Standing shoulder to shoulder on the fire line this summer with agency and private sector personnel were firefighters from Oregon’s correctional institutions. Each year the state departments of Corrections (DOC) and Forestry (ODF) team up to select and train inmate hand crews for dispatch to wildfires. During the severe 2013 fire season, the inmates put up some impressive numbers. Some 829 inmates from nine institutions logged 568 crew days at 36 different fires around the state.
Inmates selected to serve on the 10-person hand crews complete the same nationally certified firefighter training course as their civilian counterparts. They learn the essentials of wildfire behavior, firefighting techniques, communication and safety.
Filling an equally important role are the inmate camp crews. Drawn from prison kitchen facilities where they have been trained in food service, these inmates staff ODF’s mobile kitchens at large fires, serving meals day and night to two shifts of firefighters.
“We are pleased to continue a strong partnership with ODF, especially given this unprecedented fire season,” said DOC Director Colette S. Peters. “Our collaboration reduces costs for the state and provides meaningful work opportunities for adults in custody, which helps prepare them for re-entry to the community.”

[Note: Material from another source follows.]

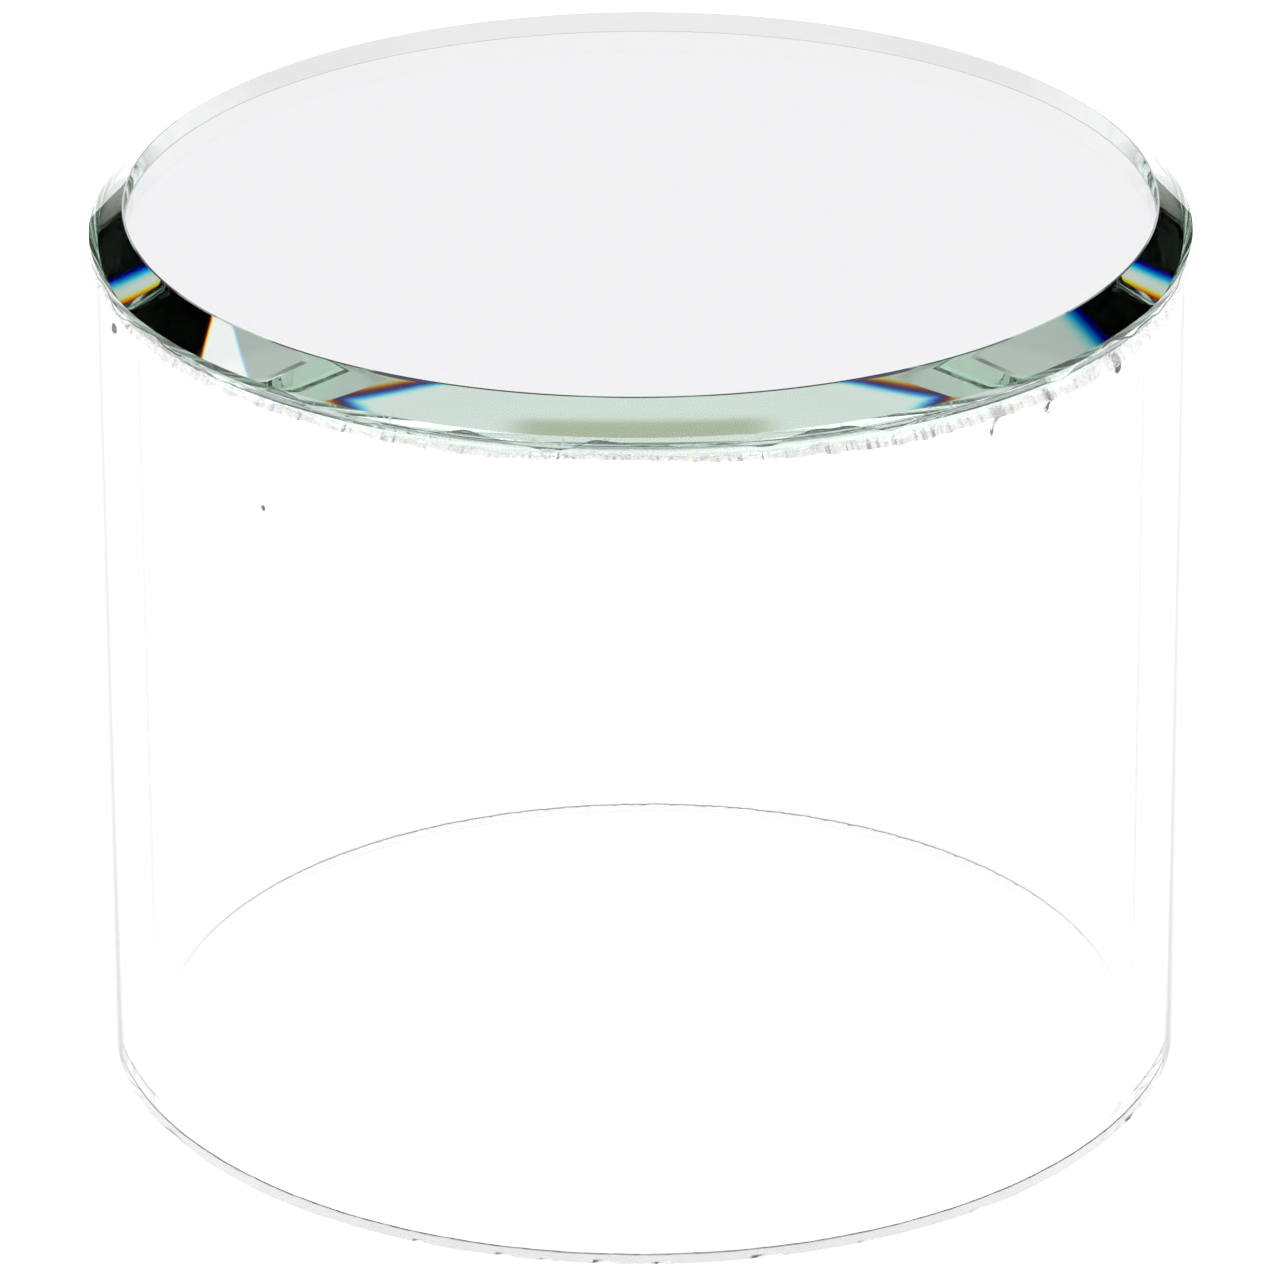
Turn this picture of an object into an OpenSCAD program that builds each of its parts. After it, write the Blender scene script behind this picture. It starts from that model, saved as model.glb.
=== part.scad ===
// Round display riser: a clear acrylic tube, open underneath, with a round bevelled
// mirror bonded on top of it as the display surface. Millimetres, +Z up.
// The origin is the centre of the tube's bottom end, where the riser stands.

/* [Tube] */
// Outside diameter of the acrylic tube
tube_d = 100; // [60:1:150]
// Thickness of the tube's wall
tube_wall = 3.5; // [2.5:0.5:5]
// Height of the tube, from the table to the bond under the mirror
tube_h = 80; // [40:0.5:150]
// Width of the small bevel that breaks the four edges of the tube's two ends
tube_edge = 0.2; // [0.1:0.1:0.5]

/* [Mirror] */
// How far the mirror stands out past the tube, all the way round
mirror_overhang = 0.4; // [0.4:0.1:3]
// Thickness of the glass
glass_t = 3.3; // [3.1:0.1:6]
// Width of the polished bevel round the top face, seen from above
bevel_w = 3.2; // [1:0.2:8]
// How far the bevel falls from the top face to the rim
bevel_drop = 2.5; // [0.3:0.1:2.7]
// Width of the ground arris round the lower edge of the glass
arris = 0.15; // [0.1:0.05:0.3]
// Nominal thickness of the silver on the back of the glass
silver_t = 0.05; // [0.05:0.01:0.1]
// Nominal thickness of the protective paint over the silver
paint_t = 0.1; // [0.05:0.05:0.2]

/* [Adhesive] */
// Thickness of the bond between the tube's end and the mirror's back
bond_t = 0.35; // [0.2:0.05:0.8]
// Mean height of the squeezed-out adhesive outside the tube
bead_h = 2.0; // [1.5:0.1:3]
// How far the squeezed-out adhesive stands into the tube, under the mirror
inner_bead_w = 1.2; // [0.8:0.1:2]
// Height of the squeezed-out adhesive inside the tube
inner_bead_h = 1.6; // [1:0.1:3]
// How far a run drop of adhesive stands off the tube's wall
drip_rise = 0.4; // [0.2:0.1:0.4]

/* [Hidden] */

$fn = 180;
tube_r = tube_d / 2;
bore_r = tube_r - tube_wall;
mirror_r = tube_r + mirror_overhang;
coating_r = mirror_r - arris;

// Levels of the stack, from the tube's top end to the top face of the mirror
bond_z = tube_h;
paint_z = bond_z + bond_t;
silver_z = paint_z + paint_t;
glass_z = silver_z + silver_t;
top_z = glass_z + glass_t;

// The outer bead is swept round the tube in this many flat steps
bead_steps = 96;
// Its back touches the tube at the middle of each step and never enters the wall
bead_back_r = tube_r / cos(180 / bead_steps);

// Run drops on the tube's wall: [degrees round from +X, height below the paint, radius]
drips = [[-48, 3.9, 0.9], [-44, 3.6, 0.7], [-32, 3.8, 0.8], [-161, 3.7, 0.8], [-132, 11.3, 0.5]];

// Height of the outer bead at one angle. It wanders, and is heaviest on the right.
function bead_height(a) = bead_h + 0.22 * sin(5 * a + 20) + 0.16 * sin(9 * a) +
    0.09 * sin(17 * a + 50) + 0.45 * pow((1 + cos(a + 20)) / 2, 4);

// Section of the outer bead at one angle: a fillet between the mirror and the wall
function bead_section(a) =
    let (h = bead_height(a), w = mirror_overhang - arris)
    [[bead_back_r, paint_z],
     [tube_r + w, paint_z],
     [tube_r + 0.8 * w, paint_z - 0.4 * h],
     [tube_r + 0.55 * w, paint_z - 0.8 * h],
     [bead_back_r, paint_z - h]];

// A closed ring whose section changes with the angle
module swept_ring(steps, sides) {
    ring = [for (i = [0 : steps - 1])
        let (a = 360 * i / steps)
        for (p = bead_section(a)) [p[0] * cos(a), p[0] * sin(a), p[1]]];
    faces = [for (i = [0 : steps - 1], j = [0 : sides - 1])
        let (i2 = (i + 1) % steps, j2 = (j + 1) % sides)
        for (f = [[i * sides + j, i * sides + j2, i2 * sides + j2],
                  [i * sides + j, i2 * sides + j2, i2 * sides + j]]) f];
    polyhedron(points = ring, faces = faces, convexity = 4);
}

// The body: a saw-cut length of extruded tube with its sharp edges broken
module acrylic_tube() {
    color("aliceblue", 0.35)
        rotate_extrude()
            polygon([[bore_r + tube_edge, 0],
                     [tube_r - tube_edge, 0],
                     [tube_r, tube_edge],
                     [tube_r, tube_h - tube_edge],
                     [tube_r - tube_edge, tube_h],
                     [bore_r + tube_edge, tube_h],
                     [bore_r, tube_h - tube_edge],
                     [bore_r, tube_edge]]);
}

// The display surface: clear float glass with a flat polished bevel
module mirror_glass() {
    color("honeydew", 0.5)
        rotate_extrude()
            polygon([[0, glass_z],
                     [mirror_r - arris, glass_z],
                     [mirror_r, glass_z + arris],
                     [mirror_r, top_z - bevel_drop],
                     [mirror_r - bevel_w, top_z],
                     [0, top_z]]);
}

// The reflecting layer, on the back of the glass
module silver_layer() {
    color("silver")
        translate([0, 0, silver_z])
            cylinder(h = silver_t, r = coating_r);
}

// The paint that keeps damp and adhesive off the silver
module backing_paint() {
    color("slategray")
        translate([0, 0, paint_z])
            cylinder(h = paint_t, r = coating_r);
}

// The bond line, over the whole end of the tube
module adhesive_bond() {
    color("ghostwhite", 0.6)
        rotate_extrude()
            polygon([[bore_r, bond_z],
                     [tube_r, bond_z],
                     [tube_r, paint_z],
                     [bore_r, paint_z]]);
}

// Adhesive pressed out under the mirror's overhang
module adhesive_outer_bead() {
    color("ghostwhite", 0.6)
        swept_ring(bead_steps, len(bead_section(0)));
}

// Adhesive pressed out inside the tube
module adhesive_inner_bead() {
    color("ghostwhite", 0.6)
        rotate_extrude()
            polygon([[bore_r, paint_z],
                     [bore_r - inner_bead_w, paint_z],
                     [bore_r - 0.6 * inner_bead_w, paint_z - 0.4 * inner_bead_h],
                     [bore_r - 0.2 * inner_bead_w, paint_z - 0.85 * inner_bead_h],
                     [bore_r, paint_z - inner_bead_h]]);
}

// Drops of adhesive that ran on to the wall before it set
module adhesive_drips() {
    color("ghostwhite", 0.6)
        for (d = drips)
            rotate([0, 0, d[0]])
                translate([tube_r, 0, paint_z - d[1]])
                    intersection() {
                        translate([drip_rise - d[2], 0, 0])
                            sphere(r = d[2]);
                        translate([0, -d[2], -d[2]])
                            cube(2 * d[2]);
                    }
}

acrylic_tube();
mirror_glass();
silver_layer();
backing_paint();
adhesive_bond();
adhesive_outer_bead();
adhesive_inner_bead();
adhesive_drips();
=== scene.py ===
"""Looks for the round display riser: a clear acrylic tube with a bevelled mirror bonded on top.

Metres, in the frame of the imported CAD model. Nothing is read but that frame.
"""

import math

import bmesh
import bpy
import numpy as np
from mathutils import Matrix, Vector, noise


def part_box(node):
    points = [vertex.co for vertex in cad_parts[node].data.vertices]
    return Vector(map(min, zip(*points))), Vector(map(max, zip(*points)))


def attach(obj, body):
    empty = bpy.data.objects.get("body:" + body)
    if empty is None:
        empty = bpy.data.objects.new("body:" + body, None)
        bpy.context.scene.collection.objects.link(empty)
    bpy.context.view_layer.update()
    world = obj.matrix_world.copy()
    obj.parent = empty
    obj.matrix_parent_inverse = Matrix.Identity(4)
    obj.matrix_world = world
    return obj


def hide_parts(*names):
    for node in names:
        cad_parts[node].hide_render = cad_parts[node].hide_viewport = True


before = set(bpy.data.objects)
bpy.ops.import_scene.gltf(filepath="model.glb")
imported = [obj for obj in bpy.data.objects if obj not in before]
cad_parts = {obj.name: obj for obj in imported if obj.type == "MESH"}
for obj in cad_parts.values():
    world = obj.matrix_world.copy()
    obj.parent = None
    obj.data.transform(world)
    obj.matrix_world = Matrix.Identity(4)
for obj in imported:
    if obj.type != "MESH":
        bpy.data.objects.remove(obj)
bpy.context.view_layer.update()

MM = 0.001
WHITE = (1.0, 1.0, 1.0, 1.0)
BLACK = (0.0, 0.0, 0.0, 1.0)
scene = bpy.context.scene

# ---------------------------------------------------------------- sizes, from the CAD frame
tube_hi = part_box("acrylic_tube")[1]
glass_lo, glass_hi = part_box("mirror_glass")
silver_lo, silver_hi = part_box("silver_layer")
paint_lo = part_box("backing_paint")[0]
bond_lo, bond_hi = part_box("adhesive_bond")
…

In fulfilling Oregon law which requires inmates to contribute economically to the state, the crews tallied substantial cost savings when compared to hiring regular workers for the same tasks. On the Douglas Complex fires alone, use of inmates shaved an estimated $1.2 million off the total. Statewide, millions were saved due to inmate labor and the partnership with Corrections.
ODF’s Chris Hall commended the inmates and crew supervisors he worked with on the Rabbit Fire, one of the fires making up the Douglas Complex: “Your professionalism and constant attention to detail showed. With an excellent safety record and your firefighting skills, we were able to catch and hold a most difficult fire in steep, rough terrain.”
Inmates selected for the fire and camp crews are low-risk offenders. The hundreds of inmate crew shift deployments during the 2013 fire season were without incident.